## TO BE DONE
The required output consists solely of the lines from the one containing "for name, shape" down to the one containing "obj.parent = None", both included, each quoted exactly.

## RECORDED DATA
============================================================

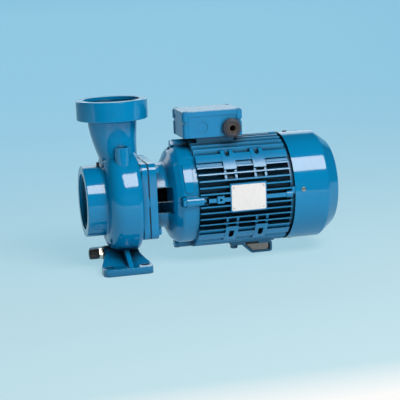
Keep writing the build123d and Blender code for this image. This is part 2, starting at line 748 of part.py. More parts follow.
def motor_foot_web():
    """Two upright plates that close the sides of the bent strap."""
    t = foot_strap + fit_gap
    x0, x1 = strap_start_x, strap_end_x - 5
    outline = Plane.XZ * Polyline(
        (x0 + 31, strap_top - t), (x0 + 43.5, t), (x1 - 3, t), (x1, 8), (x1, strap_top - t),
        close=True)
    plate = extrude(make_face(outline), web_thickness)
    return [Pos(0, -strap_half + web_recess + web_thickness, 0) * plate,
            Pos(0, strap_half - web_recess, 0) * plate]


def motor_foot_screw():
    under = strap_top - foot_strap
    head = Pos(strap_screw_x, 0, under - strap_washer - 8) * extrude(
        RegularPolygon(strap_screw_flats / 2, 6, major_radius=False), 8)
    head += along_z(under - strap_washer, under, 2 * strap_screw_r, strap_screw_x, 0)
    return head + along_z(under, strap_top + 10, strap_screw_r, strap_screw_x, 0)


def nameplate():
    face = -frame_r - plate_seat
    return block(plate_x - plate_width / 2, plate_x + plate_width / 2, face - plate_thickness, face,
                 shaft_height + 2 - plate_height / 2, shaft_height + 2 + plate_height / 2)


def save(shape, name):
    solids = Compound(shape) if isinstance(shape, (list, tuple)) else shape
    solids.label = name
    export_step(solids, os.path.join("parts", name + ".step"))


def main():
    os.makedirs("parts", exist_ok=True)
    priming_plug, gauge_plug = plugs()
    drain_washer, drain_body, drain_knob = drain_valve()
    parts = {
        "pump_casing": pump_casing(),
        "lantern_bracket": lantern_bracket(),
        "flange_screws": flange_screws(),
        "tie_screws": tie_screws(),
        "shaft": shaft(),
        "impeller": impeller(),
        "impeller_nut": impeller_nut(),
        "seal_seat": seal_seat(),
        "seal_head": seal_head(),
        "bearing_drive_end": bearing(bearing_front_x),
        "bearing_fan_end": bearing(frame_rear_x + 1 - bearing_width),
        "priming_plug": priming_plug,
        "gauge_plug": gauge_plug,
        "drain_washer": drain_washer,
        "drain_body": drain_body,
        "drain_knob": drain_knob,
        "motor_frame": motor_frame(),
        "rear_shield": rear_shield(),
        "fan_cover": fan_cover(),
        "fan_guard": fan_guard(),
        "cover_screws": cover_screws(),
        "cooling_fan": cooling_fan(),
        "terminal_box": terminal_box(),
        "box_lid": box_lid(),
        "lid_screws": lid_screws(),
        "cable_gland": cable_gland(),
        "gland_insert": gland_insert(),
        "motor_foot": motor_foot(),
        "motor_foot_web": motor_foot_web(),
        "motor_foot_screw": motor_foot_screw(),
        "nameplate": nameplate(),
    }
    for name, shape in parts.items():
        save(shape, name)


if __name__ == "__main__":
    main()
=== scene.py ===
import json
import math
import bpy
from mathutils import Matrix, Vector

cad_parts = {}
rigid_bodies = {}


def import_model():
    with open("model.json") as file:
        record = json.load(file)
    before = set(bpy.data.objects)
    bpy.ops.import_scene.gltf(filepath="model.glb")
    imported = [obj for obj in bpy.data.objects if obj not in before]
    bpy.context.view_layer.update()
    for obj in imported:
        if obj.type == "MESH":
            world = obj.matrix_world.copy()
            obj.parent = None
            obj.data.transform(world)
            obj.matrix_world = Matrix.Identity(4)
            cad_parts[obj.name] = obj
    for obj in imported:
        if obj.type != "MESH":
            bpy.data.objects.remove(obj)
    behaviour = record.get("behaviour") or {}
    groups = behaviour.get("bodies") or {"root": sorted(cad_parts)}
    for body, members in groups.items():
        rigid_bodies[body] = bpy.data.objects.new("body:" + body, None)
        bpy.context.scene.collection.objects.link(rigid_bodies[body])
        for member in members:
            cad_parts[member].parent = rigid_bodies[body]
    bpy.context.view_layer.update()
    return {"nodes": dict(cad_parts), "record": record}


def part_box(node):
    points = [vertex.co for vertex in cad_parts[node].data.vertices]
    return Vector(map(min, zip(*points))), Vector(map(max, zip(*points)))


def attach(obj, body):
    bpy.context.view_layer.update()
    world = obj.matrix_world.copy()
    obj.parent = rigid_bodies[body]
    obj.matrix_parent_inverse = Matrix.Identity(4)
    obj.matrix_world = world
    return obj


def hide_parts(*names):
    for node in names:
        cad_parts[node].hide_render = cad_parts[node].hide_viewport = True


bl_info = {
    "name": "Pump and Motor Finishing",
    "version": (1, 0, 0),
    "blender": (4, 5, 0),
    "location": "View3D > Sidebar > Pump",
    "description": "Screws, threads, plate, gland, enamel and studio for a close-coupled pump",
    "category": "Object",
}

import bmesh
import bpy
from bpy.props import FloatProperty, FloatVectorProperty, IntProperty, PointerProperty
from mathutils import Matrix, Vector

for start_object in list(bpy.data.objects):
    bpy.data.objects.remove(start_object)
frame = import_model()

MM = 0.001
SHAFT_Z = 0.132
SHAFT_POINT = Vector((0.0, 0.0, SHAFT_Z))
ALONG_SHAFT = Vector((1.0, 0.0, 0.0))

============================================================

## FULL SOLUTION
    for name, shape in parts.items():
        save(shape, name)


if __name__ == "__main__":
    main()
=== scene.py ===
import json
import math
import bpy
from mathutils import Matrix, Vector

cad_parts = {}
rigid_bodies = {}


def import_model():
    with open("model.json") as file:
        record = json.load(file)
    before = set(bpy.data.objects)
    bpy.ops.import_scene.gltf(filepath="model.glb")
    imported = [obj for obj in bpy.data.objects if obj not in before]
    bpy.context.view_layer.update()
    for obj in imported:
        if obj.type == "MESH":
            world = obj.matrix_world.copy()
            obj.parent = None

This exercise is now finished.